I still can’t afford to indulge, I’m still budgeting carefully and half that increase will be going to bills, the other half will be going to savings but it’s a step.

*****

I’ll admit that I still have been second-guessing myself a bit ever since, thinking that I should have stated a number or pushed harder for a better increase.  I feel like I dropped the ball when asked what my expectations were. I didn’t give a number and I should have.  I know why I didn’t; I was asked but it was phrased as “will you quit if you don’t get [insert outrageous number here] raise” and so my response wasn’t to set an expectation as a number, it was to say that I expect I will get a better than average raise but I’m not a hostage taker. (After discussing with a mentor, this was somewhat close what I was advised to say.) Still, second-guessing a bit.  Also, I do wonder if that careful phrasing works differently coming from a male to a male VS. from a female to a male VS. from a female to a female VS. from a male to a female boss.

And part of that second-guessing is an emotional reaction because I’ve gone a year on a lowballed salary.

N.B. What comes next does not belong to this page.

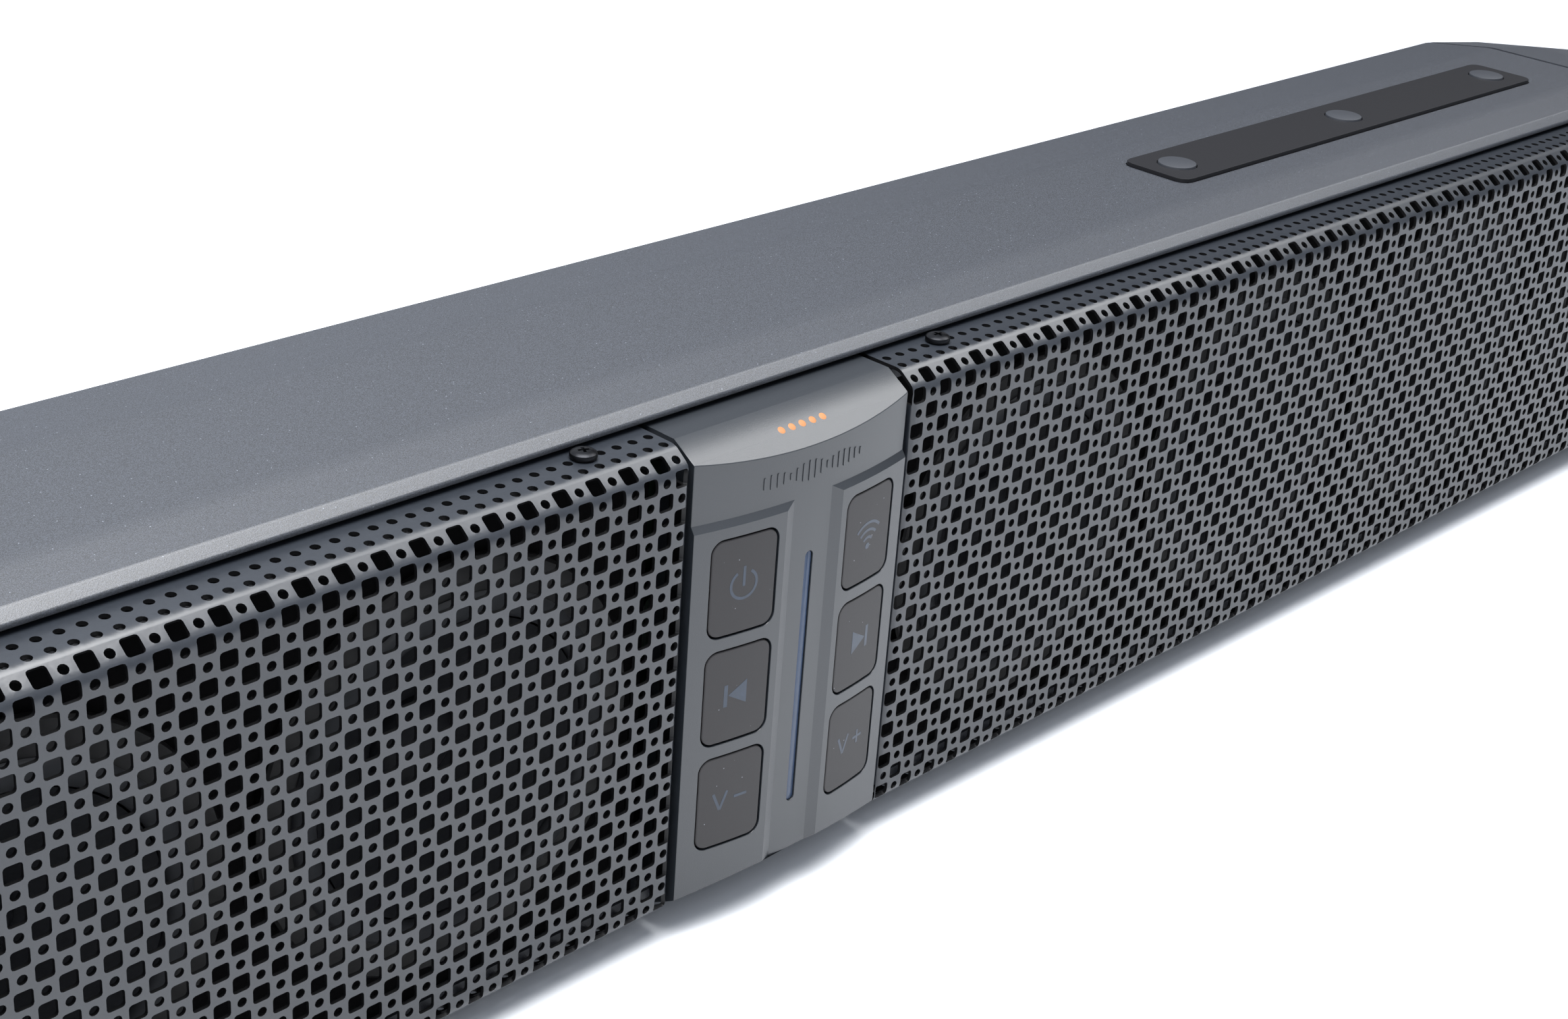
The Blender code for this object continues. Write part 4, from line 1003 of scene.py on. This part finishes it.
bm = bmesh.new()
for i in range(LEVEL_BARS):
    share = i / (LEVEL_BARS - 1)
    swell = 0.45 + 0.55 * math.sin(math.pi * share)
    height = LEVEL_SHORTEST + LEVEL_SWING * abs(math.sin(1.1 + 8.2 * share)) * swell
    x = (i - (LEVEL_BARS - 1) / 2) * LEVEL_PITCH
    outline = rounded(x, LEVEL_MIDDLE, LEVEL_WIDTH, height, LEVEL_END, 3)
    bar = prism(outline, -LEVEL_RISE, LEVEL_ROOT)
    bevel_edges(bar, front_rims(bar), LEVEL_ROUND, 1)
    take_in(bm, bar)
bars = add_piece("embossed_level_bars", bow(bm), panel_abs)

# --- Buttons ------------------------------------------------------------------------------------
# Silicone keys, a touch warmer than the panel, sit nearly flush in their openings. Each has a
# milky sign let into its face, which lights from behind.
KEY_DROP = 0.10 * MM
KEY_ROUND = 0.30 * MM
KEY_DEPTH = 3.6 * MM
SIGN_LINE = 0.62 * MM
SIGN_DEPTH = 0.3 * MM
DUST_GAP = 2.6 * MM

# Moulded silicone: a warm, soft-looking black that holds a few pale specks of dust.
key_rubber, tree, shader = new_material(
    "silicone_key", "#1B1819", 0.5, Specular_IOR_Level=0.45
)
place = add_node(tree, "ShaderNodeTexCoord").outputs["Object"]
skin = add_node(tree, "ShaderNodeTexNoise", Vector=place, Scale=1 / (0.3 * MM), Detail=3.0)
dust = add_node(tree, "ShaderNodeTexVoronoi", Vector=place, Scale=1 / DUST_GAP)
speck = add_node(
    tree,
    "ShaderNodeMapRange",
    Value=dust.outputs["Distance"],
    From_Min=0.035,
    From_Max=0.06,
    To_Min=0.75,
    To_Max=0.0,
)
tone = add_node(
    tree,
    "ShaderNodeMixRGB",
    Fac=skin.outputs["Fac"],
    Color1=linear("#171415"),
    Color2=linear("#1E1B1C"),
)
dusty = add_node(
    tree,
    "ShaderNodeMixRGB",
    Fac=speck.outputs["Result"],
    Color1=tone.outputs["Color"],
    Color2=linear("#8A8D94"),
)
tree.links.new(dusty.outputs["Color"], shader.inputs["Base Color"])
bump = add_node(
    tree, "ShaderNodeBump", Strength=0.3, Distance=0.03 * MM, Height=skin.outputs["Fac"]
)
tree.links.new(bump.outputs["Normal"], shader.inputs["Normal"])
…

I’ve been alternately angry and embarrassed all year about accepting that original number even though I thought I had made my peace with it in the first place. In feeling the pinch, I felt like it reflected poorly on me in so many ways:  that it diminished me as a breadwinner, that it prevented me from carrying my weight in this household, that I was a poor negotiator, that I’ve failed in my career aspirations and taken steps backwards. That has been a difficult cycle to handle this year on top of my health spiraling and needing to prove myself at work. I’ve kept it to myself until now, but I’ve not liked feeling this way one bit.

Objectively, what played out is not poor at all and in this economy, really good, in fact, and I’m appreciative of the effort Boss must have gone to in order to make that happen.  And I have my sights set on the next goal.

So that’s Year One down.  Hello, Year Two.